Il est clair qu’à la fois, le prophète vit une durée dont il ne peut s’échapper, celle de l’anticipation, de la cause vers l’effet, et que, pourtant, il a conscience d’un autre Temps, cyclique, où l’heure du Messie renouvellera l’heure d’Abraham (pour Ezéchiel, Daniel), où l’heure de l’Esprit répètera celle du Christ (pour Rabelais, Montaigne).

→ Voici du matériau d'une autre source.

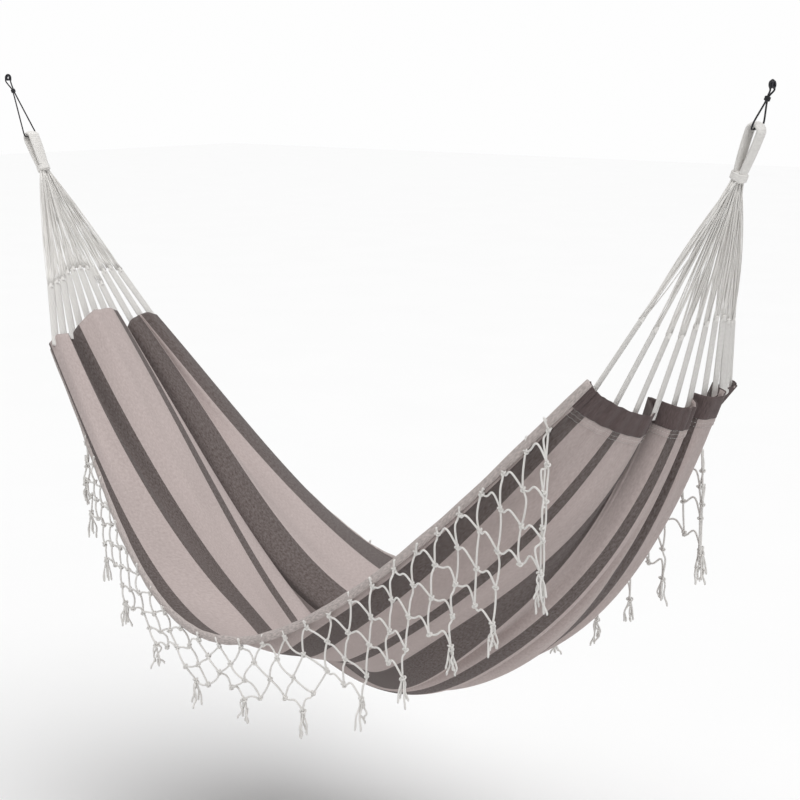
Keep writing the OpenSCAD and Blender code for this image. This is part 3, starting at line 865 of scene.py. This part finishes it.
class HAMMOCK_OT_strings(bpy.types.Operator):
    """Clew strings, their bindings and the woven tabs that hold the cloth."""

    bl_idname = "hammock.strings"
    bl_label = "Strings and tabs"

    def execute(self, context):
        shape = context.scene.hammock_shape
        for side, name in SIDES:
            top, foot = self.ends(shape, side)
            way = unit(foot - top)
            head = foot - way * shape.tab_length
            self.tabs(shape, name, head, foot)
            self.bind(name, head, way)
            self.bundle(shape, side, name, top, head)
        return {"FINISHED"}

    def ends(self, shape, side):
        """Where each bundle leaves the wrap and where its tab meets the hem. The tabs stand
        evenly across the hem and their feet lie a little below its top edge."""
        inside, under = 0.005, 0.016
        even = 2 * np.arange(shape.bundles) / (shape.bundles - 1) - 1
        top = end_point(shape, side, wrap_from(shape, side) + shape.wrap_length, 0 * even,
                        (shape.wrap_radius - inside) * even)
        t = np.arcsin(0.97 * even) * 2 / np.pi
        rows = np.array(SECTIONS[0 if side == LEFT else -1][1], float)
        climb = np.interp(t, rows[:, 1], rows[:, 3]) / MM
        foot = bed(shape, np.full_like(t, side), t)
        return top, foot + (under - climb)[:, None] * axes(shape, side)[0]

    def tabs(self, shape, name, head, foot):
        """Flat tubes with a rib at each pass of the weft."""
        rows, ribs, rib_wide, rib_deep = 130, 58, 0.0006, 0.0007
        x = np.linspace(0, 1, rows)
        paths = head[:, None] + x[None, :, None] * (foot - head)[:, None]
        rib = np.abs(np.sin(x * np.pi * ribs))
        wide = np.minimum(1, 0.60 + x * 12)
        tabs = tubes(f"tabs_{name}", paths,
                     shape.tab_width / 2 * wide - rib_wide + rib_wide * rib,
                     shape.tab_thick / 2 - 0.0005 + rib_deep * rib, sides=12)
        finish(tabs, "tab", f"woven_tabs_{name}")

    def bind(self, name, head, way):
        """Short coils where the strings go into the tabs."""
        radius, reach, pitch, ridge = 0.0062, 0.014, 0.0030, 0.0008
        coils = coil_barrel(f"bindings_{name}", head - way * reach * 0.4, way, radius, reach,
                            pitch, ridge)
        finish(coils, "string", f"tab_bindings_{name}")

    def bundle(self, shape, side, name, top, head):
        """Strings from the wrap to the tabs. Each bows a little to one side by a parabola, and
        the strings of one bundle lie in a flat band that opens towards the tab."""
        draw = np.random.default_rng(20 + side)
        count, rows = len(top) * shape.strings, 14
        narrow, wide, inside, stray, uneven, slack = 0.0022, 0.0108, 0.004, 0.0035, 0.0012, 0.0045
        pull, inwards = axes(shape, side)
        place = np.tile(np.linspace(-1, 1, shape.strings), len(top))[:, None]
        start = np.repeat(top, shape.strings, 0) + draw.normal(0, stray, (count, 1)) * inwards
        start += (place * narrow) * ACROSS - inside * pull
        stop = np.repeat(head, shape.strings, 0) + (place * wide) * ACROSS
        stop += draw.normal(0, uneven, (count, 1)) * inwards
        x = np.linspace(0, 1, rows)
        paths = start[:, None] + x[None, :, None] * (stop - start)[:, None]
        spread = (draw.normal(0, slack, (count, 1)) * ACROSS
                  + draw.normal(0, slack, (count, 1)) * inwards)
        bow = 4 * x * (1 - x)
        strings = tubes(f"strings_{name}", paths + bow[None, :, None] * spread[:, None],
                        shape.string / 2, sides=6)
        finish(strings, "string", f"clew_strings_{name}")


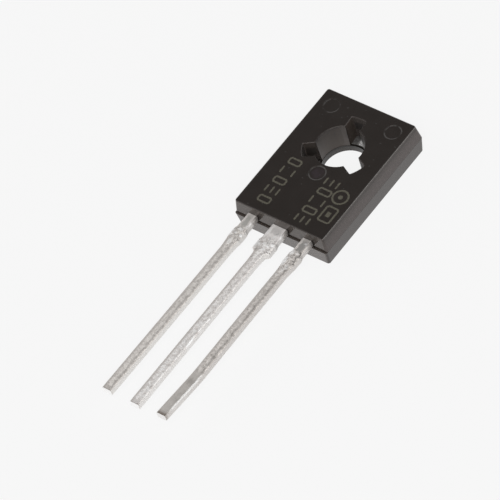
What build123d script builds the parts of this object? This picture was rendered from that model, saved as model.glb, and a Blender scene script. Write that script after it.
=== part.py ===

Dans la durée, ils suivent la loi commune : le drame de Daniel, captif à Babylone, n’est pas celui d’Ezéchiel, en la fin de Juda, cinquante années plus tôt. De même, le drame de Montaigne, l’Inquisition revenue, n’est pas celui de Paracelse ou de Rabelais, avant le concile de Trente. Le renouveau de Mardouk, d’Apis, les Taureaux, ou des Vaches dans l’Inde, à Rome, dans le premier cas, ou, dans le second, le renouveau de Jéhovah, des Lois, de la juridiction ecclésiastique, de la Bible surtout, par les Puritains, n’ont pas peu contribué à la dégénérescence du dieu de Justice, là, du dieu d’Amour ici. Il n’est pas d’autre durée à l’anticipation, religieuse ou scientiste, que cette entropie même.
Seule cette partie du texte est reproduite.